As a child I was very interested in birth stones, birth flowers, and any other things which were assigned to people by month. However I sometimes lamented that the stone and flower assigned to me were not as pretty as I wanted. My flower was the carnation, and carnations were boring. They were everywhere. Added to many bouquets as filler flowers between the flashier blooms. In my 40s I’ve come to appreciate carnations for almost exactly the reasons I thought they were boring as a child. Carnations are used as filler flowers because they come in a vast array of colors naturally and are easily dyed to be all sorts of non-natural colors. This means that carnations are versatile and adaptable. They make themselves useful no matter where they are. Carnations are also sturdy.
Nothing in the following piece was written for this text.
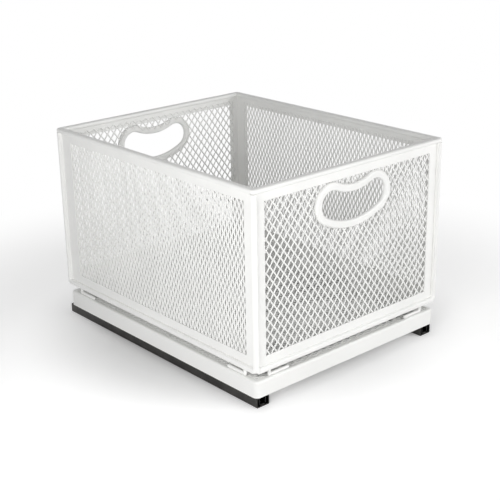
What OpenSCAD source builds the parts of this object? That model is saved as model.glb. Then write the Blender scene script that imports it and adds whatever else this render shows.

They can be grown with long stems, cut, shipped, and still arrive a the sales point ready to be beautiful for almost two weeks. When I buy cut carnations, they continue to be beautiful for far longer than the flashier blooms they’re packaged beside. I’ve also discovered that many of the flashier blooms have little to no fragrance (or have far too much fragrance) while many carnations have a gentle fragrance that is detectable up close, but doesn’t fill the whole room.

I supposed I could draw these thoughts into larger considerations about how our tastes change from youth to middle age, or perhaps that I’ve become pedestrian enough to finally match my birth flower. But mostly, I just wanted to appreciate carnations out loud, because sometimes the basic, versatile, reliable things in our lives don’t get as much appreciation as they should.